Fuchs's final decision, currently under appeal to Washington by District 65, denied the union's request to held an election aimed at organizing the Medical area and supported Harvard's contention that the clerical and technical workers involved should seek representation in a larger, University-wide bargaining unit.
The regional director repeatedly attempted to send the unprecedented case to NLRB in Washington, but ultimately succumbed to pressure from the Washington board to render a decision which he was unwilling to make. By refusing to refer the matter to Washington immediately after briefs were filed in February, Fuchs obviously blundered, as evidenced by his subsequent unsuccessful attempts to dispose of the case. Both Harvard and District 65 were well aware of this when they jointly petitioned the NLRB in Washington to take the case last December. For its part, the Washington board was wrong in not taking the case from Fuchs.
Despite its justifiable concern that the considerable work already done by Fuchs on the case not be duplicated, the board could and should have reached some accommodation with Fuchs short of its embarrassing recourse to complete rejection of the complex matter on two separate occasions.
Furthermore, on the same day that Fuchs rendered his decision, the Washington NLRB handed down a seemingly contradictory ruling in a similar case involving workers at Columbia University's off-campus research facilities. The regional director's decision has thus been discredited in the eyes of the union by both the inability of Fuchs to reach a prompt finding and the Columbia decision.

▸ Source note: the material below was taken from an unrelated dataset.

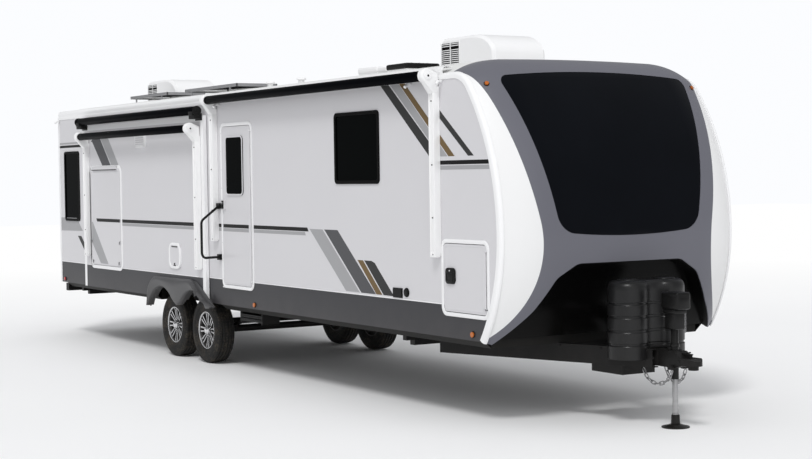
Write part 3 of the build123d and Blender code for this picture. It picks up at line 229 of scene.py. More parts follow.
def solar_glass():
    """Dark cells behind glass, with thin silver lines between them."""
    finish = surface("solar_cells", (0.008, 0.010, 0.020), 0.12, coat=0.3, vary=0.3, patches=6.0)
    waves, thinness = 2 * pi / 0.16, 40
    long_way = (finish.fore * waves).sine() ** thinness
    cross_way = (finish.left * waves).sine() ** thinness
    lines = finish.maths("MAXIMUM", long_way, cross_way).clamped()
    finish.wear(Base_Color=finish.blend(finish.paint, (0.25, 0.25, 0.27), lines))
    return finish


def tyre_rubber():
    """Black rubber, with dry brown dust in the tread."""
    finish = surface("tyre_rubber", (0.016, 0.016, 0.016), 0.72, vary=0.25, patches=5.0, depth=0.0006,
                     specular=0.25, strength=0.6)
    dusty = (finish.noise(9.0, 6.0) * finish.noise(60.0, 3.0) * 2.4 - 0.55).clamped()
    finish.wear(Base_Color=finish.blend(finish.paint, TREAD_DUST, dusty))
    return finish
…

District 65 has fought its battle to organize the Medical area long enough. Harvard cannot expect to impose the type of union which it considers most attractive on workers who, by their own repeated admission (and despite the regional director's ruling to the contrary), do not share a community of interests with workers in other areas of the University. If upheld, the regional director's decision would set the cause of Med area unionization back almost irreversably; while Medical Area District 65 has come a long way from its fledging status of two years ago, a University-wide union still seems a relatively remote prospect.
The Washington board should accept the review of the case, and should overturn the Boston ruling. The alternative would only be to deny workers the formation of a union which they deem best for themselves and a complete victory in Harvard's struggle to prevent Med area unionization.